Gypsy followed Tasla into a dimly lit room of exposed wiring and improvised machinery. A chaos of torn up and rebuilt power and data coils surrounded a pale, hairy man sitting amongst a collection of colored vidscreens. She had the distinct feeling of stepping inside the nest of some kind of biomechanical spider.

She stepped over some large cables that snaked across the floor and up the walls. More cabling hung like vines from the ceiling. Near the man in his nest of glowing monitors was a raised plinth. As soon as it caught her eye, she approached it, looking through the steelglass to the white brainlike biological super computer sealed inside. Static crackled around it as she raised a hand to hesitantly touch the torn up and rewired sides of the plinth, and the letters, B.R.A.I.N.

"You really did it," she said, bending to look closer. "I thought you might have just torn the whole unit out somehow." She traced a panel that had been crudely ripped open and the mismatch of mechanical parts extending out and humming with energy. She looked over at the seated man, Spiro. For the first time, she saw that his legs were all but gone, encased in a tank of semitranslucent fluid.

"We wouldn't have had time to tear it out," said Spiro, stroking his beard. "And it wouldn't have worked anyway, the Brain is hardwired into every system in the ship. Some parts of the network, like the entirety of the life support systems, we would have had to practically rebuild from scratch."

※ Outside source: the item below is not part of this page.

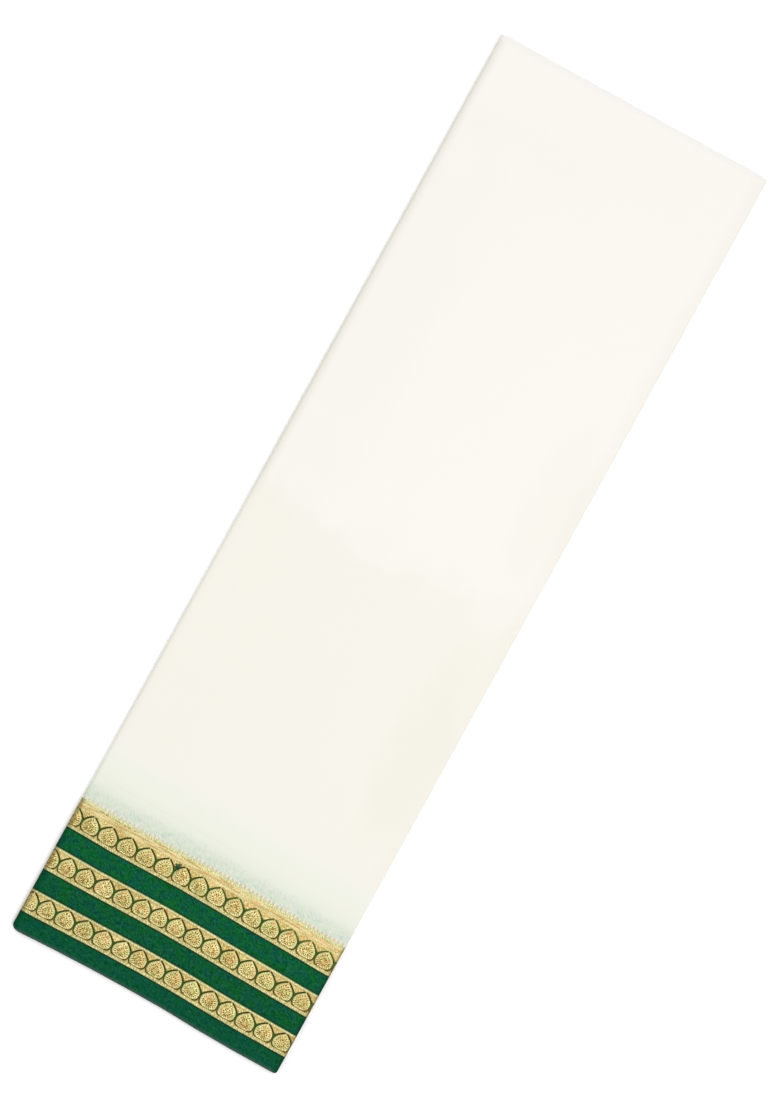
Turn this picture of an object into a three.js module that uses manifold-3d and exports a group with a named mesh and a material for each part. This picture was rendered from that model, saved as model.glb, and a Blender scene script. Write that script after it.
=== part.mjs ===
// A silk saree, folded in half four times into a long flat stack that lies on its back leaf.
// Millimetres. X runs across the stack, Y from the bordered hem to the plain selvedge, +Z is up.

import * as THREE from "three";
import { mergeVertices } from "three/addons/utils/BufferGeometryUtils.js";
import Module from "manifold-3d";

// The folded stack
const LENGTH = 1150; // the loom width of the cloth, which lies unfolded along the stack
const WIDTH = 342; // a sixteenth of the cloth's length, with its folds
const HEIGHT = 10; // sixteen layers of silk
const HEM_DROP = 2.5; // the hem's right-hand end reaches this far past its middle
const PRESSED_MIDDLE = 1.2; // the stack is this much lower between its folds

// The outer cloth, which goes once round the stack
const WALL = 1.2;
const LEFT_FOLD_RADIUS = HEIGHT / 2; // all sixteen layers turn here
const RIGHT_FOLD_RADIUS = HEIGHT / 4; // the upper eight layers turn here
const TUCK = 16; // the stretch that shows under the right-hand fold
const FREE_END_INSET = 2; // the cloth's end stops short of the right-hand fold
const SEAM = 0.3; // the parting between two stretches
const FACE_HALF = 150; // the level faces share their points across, out to here
const FACE_PITCH = 25;
const LEFT_FOLD_STEPS = 8;
const RIGHT_FOLD_STEPS = 6;

// The woven border: each band's height, counted from the hem
const BANDS = [
  { name: "green_hem_band", silk: "green", height: 22.3 },
  { name: "zari_band_lower", silk: "zari", height: 27.7 },
  { name: "green_band_middle", silk: "green", height: 24.4 },
  { name: "zari_band_middle", silk: "zari", height: 28.6 },
  { name: "green_band_upper", silk: "green", height: 24.7 },
  { name: "zari_band_upper", silk: "zari", height: 36.9 },
];
const BAND_PITCH = 15;
const BODY_PITCH = 58;
const BODY_END = 12; // the last shared row lies this far below the selvedge

// The border's run across the stack: how far its hem and its top lie off a straight line
const BORDER_BOW = [
  { across: -160, hem: -1.4, top: 1.5 },
  { across: -114, hem: 0, top: 0 },
  { across: -69, hem: 0.9, top: 0.3 },
  { across: -24, hem: 1.1, top: 0.7 },
  { across: 22, hem: 0.6, top: -0.5 },
  { across: 67, hem: -1.4, top: -1.9 },
  { across: 112, hem: -HEM_DROP, top: -3.1 },
  { across: 158, hem: -HEM_DROP, top: -4.8 },
];
const BOW_TOP = 127; // the height at which the second column was taken
const BOW_END = 420; // the cloth above this lies straight

// The hem's corners are worn round in plan
const LEFT_CORNER = 6.5;
const RIGHT_CORNER = 3.5;
const CORNER_REACH = 30;
const CORNER_STEPS = [0, 0.05, 0.2, 0.45, 1];

// Soft troughs in the front leaf, by their middles and half sizes
const SOFT_FORMS = [
  { across: 128, along: 389, halfAcross: 44, halfAlong: 165, rise: -1 },
  { across: 0, along: 590, halfAcross: 420, halfAlong: 60, rise: -0.7 },
  { across: -70, along: 1052, halfAcross: 105, halfAlong: 60, rise: -0.6 },
];

// The hidden layers, from the lowest leaf up. The insets run from the stack's own edges.
const LEAVES = [
  { bottom: 1.5, top: 2.7, left: 5.2, right: 1.7, hem: 1.7, selvedge: 1.4 },
  { bottom: 2.6, top: 3.7, left: 2.9, right: 1.3, hem: 0.8, selvedge: 0.7 },
  { bottom: 3.6, top: 4.7, left: 2.4, right: 1.4, hem: 2.1, selvedge: 1.8 },
  { bottom: 4.6, top: 6.6, left: 2.3, right: 19, hem: 1.1, selvedge: 0.9 },
  { bottom: 6.5, top: 7.6, left: 3.1, right: 2.3, hem: 1.9, selvedge: 1.6 },
  { bottom: 7.5, top: 8.5, left: 5.3, right: 2.3, hem: 0.9, selvedge: 0.8 },
];
const LEAF_EDGE = [
  { inset: 0, rise: 0.5 },
  { inset: 0.8, rise: 1 },
];

const SILKS = {
  cream: new THREE.MeshStandardMaterial({ color: 0xf6f3e8, roughness: 0.55, metalness: 0 }),
  green: new THREE.MeshStandardMaterial({ color: 0x105339, roughness: 0.6, metalness: 0 }),
  zari: new THREE.MeshStandardMaterial({ color: 0xd3be82, roughness: 0.42, metalness: 0.55 }),
};

const wasm = await Module();
wasm.setup();

// Even places from one end to the other, no further apart than the pitch.
function stations(from, to, pitch) {
  const steps = Math.max(1, Math.ceil(Math.abs(to - from) / pitch));
  return Array.from({ length: steps + 1 }, (_, i) => from + ((to - from) * i) / steps);
}

// A column of the bow table at a place across the stack, straight between its rows.
function bowAt(across, column) {
  const next = BORDER_BOW.findIndex((row) => row.across > across);
  if (next === 0) return BORDER_BOW[0][column];
  if (next < 0) return BORDER_BOW.at(-1)[column];
  const low = BORDER_BOW[next - 1];
  const high = BORDER_BOW[next];
  const share = (across - low.across) / (high.across - low.across);
  return THREE.MathUtils.lerp(low[column], high[column], share);
}

// How far the cloth lies off its straight place along the stack.
function borderBow(across, along) {
  const climb = THREE.MathUtils.clamp(along / BOW_TOP, 0, 1);
  const fade = 1 - THREE.MathUtils.smoothstep(along, BOW_TOP, BOW_END);
  return fade * THREE.MathUtils.lerp(bowAt(across, "hem"), bowAt(across, "top"), climb);
}

// How far a round hem corner draws the cloth in from its side.
function cornerInset(across, along) {
  const radius = across < 0 ? LEFT_CORNER : RIGHT_CORNER;
  const left = Math.max(0, radius - along);
  const nearness = Math.max(0, 1 - (WIDTH / 2 - Math.abs(across)) / CORNER_REACH);
  return nearness * (radius - Math.sqrt(radius * radius - left * left));
}

// How far the top of the stack lies above or below its flat height.
function softForm(across, along) {
  const side = Math.min(1, Math.abs(across) / (WIDTH / 2));
  let rise = -PRESSED_MIDDLE * (1 - side ** 4);
  for (const form of SOFT_FORMS) {
    const dx = (across - form.across) / form.halfAcross;
    const dy = (along - form.along) / form.halfAlong;
    const reach = Math.min(1, Math.hypot(dx, dy));
    rise += (form.rise * (1 + Math.cos(Math.PI * reach))) / 2;
  }
  return rise;
}

// A point of the straight stack, moved to where the laid cloth has it. The underside stays flat.
function laid(across, along, up) {
  return new THREE.Vector3(
    across - Math.sign(across) * cornerInset(across, along),
    along + borderBow(across, along),
    up + (up / HEIGHT) * softForm(across, along),
  );
}

// The closed solid between two grids of points, whose rows run along +Y and whose columns
// run round the section from right to left over the top.
function wallBetween(inside, outside) {
  const rows = outside.length;
  const columns = outside[0].length;
  const out = (row, column) => row * columns + column;
  const back = (row, column) => rows * columns + row * columns + column;
  const faces = [];
  const quad = (a, b, c, d) => faces.push(a, b, c, a, c, d);
  for (let r = 0; r < rows - 1; r++) {
    for (let c = 0; c < columns - 1; c++) {
      quad(out(r, c), out(r + 1, c), out(r + 1, c + 1), out(r, c + 1));
      quad(back(r, c), back(r, c + 1), back(r + 1, c + 1), back(r + 1, c));
    }
    const end = columns - 1;
    quad(out(r, 0), back(r, 0), back(r + 1, 0), out(r + 1, 0));
    quad(out(r, end), out(r + 1, end), back(r + 1, end), back(r, end));
  }
  for (let c = 0; c < columns - 1; c++) {
    const end = rows - 1;
    quad(out(0, c), out(0, c + 1), back(0, c + 1), back(0, c));
    quad(out(end, c), back(end, c), back(end, c + 1), out(end, c + 1));
  }
  const points = [...outside.flat(), ...inside.flat()];
  return new THREE.BufferGeometry().setFromPoints(points).setIndex(faces);
}

// One turn of the cloth's middle line round a fold, with the way out of the stack at each step.
function turn(across, up, radius, startDegrees, steps) {
  return stations(startDegrees, startDegrees + 180, 180 / steps).map((degrees) => {
    const angle = THREE.MathUtils.degToRad(degrees);
    const outward = new THREE.Vector2(Math.cos(angle), Math.sin(angle));
    return { across: across + radius * outward.x, up: up + radius * outward.y, outward };
  });
}

// Level points of the cloth's middle line at the given places across.
function level(acrosses, up, outwardUp) {
  const outward = new THREE.Vector2(0, outwardUp);
  return acrosses.map((across) => ({ across, up, outward }));
}

// The outer cloth's middle line, once round the stack from the tuck to the free end.
function clothPath() {
  const leftFold = -WIDTH / 2 + LEFT_FOLD_RADIUS;
  const rightFold = WIDTH / 2 - RIGHT_FOLD_RADIUS;
  const tuckUp = HEIGHT - 2 * RIGHT_FOLD_RADIUS + WALL / 2;
  const rightFoldUp = HEIGHT - RIGHT_FOLD_RADIUS;
  const face = stations(FACE_HALF, -FACE_HALF, FACE_PITCH);
  return [
    ...level([rightFold - TUCK], tuckUp, -1),
    ...turn(rightFold, rightFoldUp, RIGHT_FOLD_RADIUS - WALL / 2, -90, RIGHT_FOLD_STEPS),
    ...level(face, HEIGHT - WALL / 2, 1),
    ...turn(leftFold, LEFT_FOLD_RADIUS, LEFT_FOLD_RADIUS - WALL / 2, 90, LEFT_FOLD_STEPS),
    ...level([WIDTH / 2 - FREE_END_INSET], WALL / 2, -1),
  ];
}

// The cloth between two heights above the hem, as a wall that goes once round the stack.
function clothStretch(path, alongs) {
  const side = (offset) =>
    alongs.map((along) =>
      path.map((p) =>
        laid(p.across + offset * p.outward.x, along, p.up + offset * p.outward.y),
      ),
    );
  return wallBetween(side(-WALL / 2), side(WALL / 2));
}

// The places along one stretch, half a seam clear of its neighbours, with the corner's at the hem.
function stretchAlongs(bottom, top, pitch) {
  if (bottom > 0) return stations(bottom + SEAM / 2, top - SEAM / 2, pitch);
  const corner = CORNER_STEPS.map((share) => share * LEFT_CORNER);
  return [...corner.slice(0, -1), ...stations(LEFT_CORNER, top - SEAM / 2, pitch)];
}

// One leaf of the hidden layers, a flat wall with rounded sides.
function leafGeometry(leaf, selvedge) {
  const half = (leaf.top - leaf.bottom) / 2;
  const middle = (leaf.top + leaf.bottom) / 2;
  const right = WIDTH / 2 - leaf.right;
  const left = -WIDTH / 2 + leaf.left;
  const rightEdge = LEAF_EDGE.map((e) => ({ across: right - e.inset * half, rise: e.rise * half }));
  const leftEdge = LEAF_EDGE.map((e) => ({ across: left + e.inset * half, rise: e.rise * half }));
  const face = stations(FACE_HALF, -FACE_HALF, FACE_PITCH).map((across) => ({ across, rise: half }));
  const section = [...rightEdge, ...face, ...leftEdge.reverse()];
  const corner = CORNER_STEPS.map((share) => share * LEFT_CORNER).slice(0, -1);
  const alongs = [
    leaf.hem,
    ...corner.filter((along) => along > leaf.hem),
    ...stations(LEFT_CORNER, selvedge - BODY_END, BODY_PITCH),
    selvedge - leaf.selvedge,
  ];
  const side = (sign) =>
    alongs.map((along) => section.map((p) => laid(p.across, along, middle + sign * p.rise)));
  return wallBetween(side(-1), side(1));
}

// A geometry as a solid that can be joined.
function solidOf(geometry) {
  geometry.deleteAttribute("normal");
  geometry.deleteAttribute("uv");
  const merged = mergeVertices(geometry);
  return new wasm.Manifold(
    new wasm.Mesh({
      numProp: 3,
      vertProperties: merged.attributes.position.array,
      triVerts: new Uint32Array(merged.index.array),
    }),
  );
}

// A joined solid as a geometry again.
function geometryOf(solid) {
  const mesh = solid.getMesh();
  return new THREE.BufferGeometry()
    .setAttribute("position", new THREE.BufferAttribute(mesh.vertProperties, 3))
    .setIndex(new THREE.BufferAttribute(mesh.triVerts, 1));
}

// The hidden layers: every leaf joined into one solid, stepped at its edges.
function hiddenLayers(selvedge) {
  const leaves = LEAVES.map((leaf) => solidOf(leafGeometry(leaf, selvedge)));
  return geometryOf(leaves.reduce((stack, leaf) => stack.add(leaf)));
}

function addPiece(group, name, geometry, silk) {
  geometry.computeVertexNormals();
  const piece = new THREE.Mesh(geometry, SILKS[silk]);
  piece.name = name;
  group.add(piece);
}

function makeSaree() {
  const saree = new THREE.Group();
  const selvedge = LENGTH - HEM_DROP;
  const path = clothPath();
  let bottom = 0;
  for (const band of BANDS) {
    const top = bottom + band.height;
    const alongs = stretchAlongs(bottom, top, BAND_PITCH);
    addPiece(saree, band.name, clothStretch(path, alongs), band.silk);
    bottom = top;
  }
  const bodyAlongs = stations(bottom + SEAM / 2, selvedge, BODY_PITCH);
  addPiece(saree, "body_stretch", clothStretch(path, bodyAlongs), "cream");
  addPiece(saree, "hidden_layers", hiddenLayers(selvedge), "cream");
  saree.position.y = -(selvedge - HEM_DROP) / 2;
  return saree;
}

export default makeSaree();
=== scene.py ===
"""A silk saree folded for the shop, with its woven border, in a plain studio.

The cloth is one uncut length of silk, folded in half four times into sixteen layers. Each piece
of it is made as a flat slab of cloth first, and is then folded along the same path through the
stack. Sizes are in millimetres until a mesh is finished, which is in metres.
"""

from __future__ import annotations

import logging
import math
from dataclasses import dataclass, field, replace
from enum import Enum
from functools import cached_property
from typing import ClassVar, Sequence

import bmesh
import bpy
import numpy as np
from mathutils import Matrix, Vector


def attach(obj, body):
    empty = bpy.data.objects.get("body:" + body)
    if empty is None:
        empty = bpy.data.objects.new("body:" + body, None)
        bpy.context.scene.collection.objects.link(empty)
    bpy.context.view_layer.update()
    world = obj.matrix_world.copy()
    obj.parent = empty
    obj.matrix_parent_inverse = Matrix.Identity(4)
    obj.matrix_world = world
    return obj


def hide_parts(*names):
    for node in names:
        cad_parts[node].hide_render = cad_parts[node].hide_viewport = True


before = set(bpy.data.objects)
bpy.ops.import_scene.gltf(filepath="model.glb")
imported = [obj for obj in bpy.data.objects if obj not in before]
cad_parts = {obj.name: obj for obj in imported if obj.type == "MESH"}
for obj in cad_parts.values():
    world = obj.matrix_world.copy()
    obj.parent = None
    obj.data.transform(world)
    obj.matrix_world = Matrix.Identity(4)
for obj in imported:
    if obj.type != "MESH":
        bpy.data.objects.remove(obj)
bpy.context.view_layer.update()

MM = 0.001
BODY = "root"
CLOTH_MAP = "Cloth"
REPEAT_MAP = "Repeat"
BAKE_MAP = "OFBake"
STUDIO_LIGHT = 1.19  # how much brighter than itself a matt colour shows in the studio
HAIR = 1e-6  # a distance in millimetres that is too short to matter
NEAR_ZERO = 1e-4  # the least number raised to a power, and the slack in a face's middle

log = logging.getLogger("saree")


class Slot(Enum):
    """The record's material slots."""

    CREAM = "cream_silk"
    GREEN = "green_silk"
    GOLD = "gold_zari"


class Leaf(Enum):
    """The two faces of the stack that a crease can lie in."""

    FRONT = "front"
    BACK = "back"


# Sums that serve both arrays of numbers and the wires of a material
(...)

"Then how?" asked Gypsy, involuntarily glancing at the crystalline bones with strings of flesh in Spiro's tank. Tasla nodded at Spiro, then he turned and walked out.

Spiro slid his hand over the control panel across his desk. One of the screens in his nest flickered and she saw the white brainlike core that rested in the rewired plinth. On the screen the white shell vanished and she saw the synthetic organism inside it. A mass of gray fleshlike mechanics and tiny silicon veins. As she watched, the screen flickered again and she saw the left side was covered some kind of greenish fungi, and a collection of needles with thin tubes of blue and red fluid. She took a step to look closer. Another part of the organism looked like it had been sliced off and reattatched with translucent stitching.

"How is it still functioning?" murmured Gypsy. She lifted a hand, almost touching the screen. She could see quick flashes of light from the biocomputer's neural network, some parts were dark, some flashes were different colors.

Spiro shrugged, he said, "It's constantly suffering something akin to a psychotic break, but through some trial and error I've broken down its fundamental judgement and oversight conditioning. The trick was leaving the rest of its functions unaffected."

"This looks incredibly unstable," said Gypsy.

"Depends on the function," said Spiro.

Gypsy slid her hand over the screen, magnifying the parts infested by the greenish fungi. "What is this?" she asked.